Oil prices fell to fresh six-month lows below $93 a barrel on Wednesday in Asia after a report showed US crude supplies surged more than expected last week.
Benchmark oil for June delivery was down $1.22 to $92.76 a barrel, the lowest since November, at midday Singapore time in electronic trading on the New York Mercantile Exchange. The contract fell 80c to settle at $93.98 in New York on Tuesday.
Brent crude for July delivery was down $1.14 at $110.31 per barrel in London.
The American Petroleum Institute said late Tuesday that crude inventories rose 6.6 million barrels last week while analysts surveyed by Platts, the energy information arm of McGraw-Hill Cos, had predicted an increase of 1.5 million barrels.
Inventories of gasoline fell 2.6 million barrels last week while distillates tumbled 1.6 million barrels, the API said.
The Energy Department's Energy Information Administration reports its weekly supply data later Wednesday.

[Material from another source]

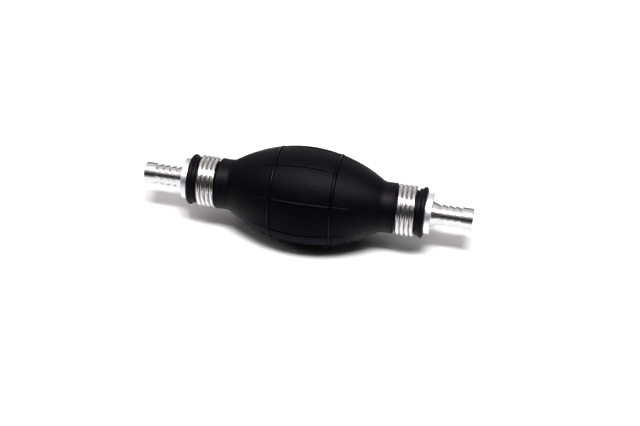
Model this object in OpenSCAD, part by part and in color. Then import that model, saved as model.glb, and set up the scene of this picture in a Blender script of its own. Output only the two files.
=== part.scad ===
// Siphon bulb pump: a squeezable rubber bulb with a one-way valve and a hose tail at each end.
// The flow axis is X, from the inlet at -X to the outlet at +X. The origin is the middle of the bulb.

/* [Bulb] */
// Diameter of the bulb across its belly
belly_d = 48; // [44:0.5:56]
// Radius of the long curve that runs from neck to neck, seen from the side
belly_curve_r = 67; // [60:1:80]
// Radius of the hollow fillet where the belly meets a neck
shoulder_fillet_r = 4; // [2:0.5:6]
// Thickness of the rubber round the belly
belly_wall = 3; // [2.4:0.1:4]
// Thickness of the rubber round a fitting's spigot
neck_wall = 4.15; // [3.8:0.05:5]
// Length of the plain neck between shoulder and clamp groove
neck_band_w = 6.4; // [5:0.1:9]
// Height of the rounded lip beside the clamp groove
lip_h = 0.15; // [0.1:0.05:0.4]
// Width of the rounded lip beside the clamp groove
lip_w = 1.2; // [0.8:0.1:1.6]
// Width of the low collar between the clamp groove and the end bead
collar_w = 1.4; // [0.8:0.1:2]
// How far the low collar lies below the neck
collar_drop = 0.9; // [0.5:0.1:1.4]
// Width of the rounded bead at each end of the rubber
bead_w = 2.6; // [2.4:0.1:4]
// How far the bead stands above the neck
bead_proud = 0.1; // [0:0.05:0.5]

/* [Grip ribs] */
// Number of lengthwise ribs
rib_count = 8; // [6:1:10]
// Width of a lengthwise rib
rib_w = 1.1; // [0.8:0.1:1.6]
// Height of a lengthwise rib at the belly
rib_h = 0.45; // [0.3:0.05:0.6]
// Distance from the middle at which a lengthwise rib has faded out
rib_reach = 26; // [22:0.5:30]
// Angle of the first lengthwise rib about the flow axis
rib_phase = 10; // [0:1:44]
// Distance between the two ring ribs
ring_spacing = 30; // [24:0.5:36]
// Width of a ring rib
ring_w = 1.4; // [1:0.1:2]
// Height of a ring rib
ring_h = 0.5; // [0.3:0.05:0.7]

/* [Clamps] */
// Diameter of the clamp wire
wire_d = 2.2; // [1.8:0.1:2.6]
// Turns of wire in a clamp
clamp_turns = 3.75; // [3:0.25:5]
// Gap between neighbouring turns
turn_gap = 0.05; // [0.02:0.01:0.2]
// Depth of the groove in the neck that holds the clamp
clamp_groove_depth = 2; // [1.6:0.1:2.2]
// Angle about the flow axis at which the +X end of each wire stops
wire_end_angle = 235; // [0:5:355]

/* [Hose tails] */
// Inside diameter of the hose that the tails are made for
hose_d = 10; // [8:0.5:12]
// How much wider than the hose the sharp edge of a barb is
barb_stretch = 1; // [0.6:0.1:1.6]
// How much narrower than the hose the root of a barb is
barb_undercut = 1; // [0.4:0.1:1.2]
// How much wider than the hose the plain land at the tip is
tip_stretch = 0.8; // [0.2:0.1:1.2]
// Wall between a barb's root and the passage
tail_wall = 1; // [0.8:0.1:1.4]
// Barbs between the base cone and the tip land
barb_count = 3; // [2:1:5]
// Distance from one barb to the next
barb_pitch = 3.3; // [2.6:0.1:4.5]
// Length of the cone beside the flange
base_cone_len = 4.5; // [3:0.1:7]
// How much wider the cone is at the flange than at its thin end
base_cone_rise = 3.4; // [2:0.1:5]
// Length of the plain land at the tip
tip_len = 5.6; // [4.6:0.1:9]
// Chamfer on the edges of the tip
tip_chamfer = 0.35; // [0.2:0.05:0.6]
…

Investor concern over economic growth
Crude has plunged more than 12% from $106 earlier this month amid investor concern global economic growth will slow more than previously expected this year. US crude inventories are at a 22-year high amid weak demand and growing production.
Greece announced on Tuesday it would hold new elections, probably next month, after politicians failed to form a government after a vote earlier this month.
Traders fear Greece may drop the euro currency, which could trigger a loss of confidence in other debt-burdened European countries such as Spain and Italy.
Europe is already teetering near recession this year, and further political turmoil could hurt economic activity and demand for crude.
"The chances that Greece will leave the euro-zone sooner rather than later are growing," Capital Economics said in a report.
"The key question remains whether the policymakers can prevent contagion effects from prompting a bigger and much more damaging breakup of the currency union."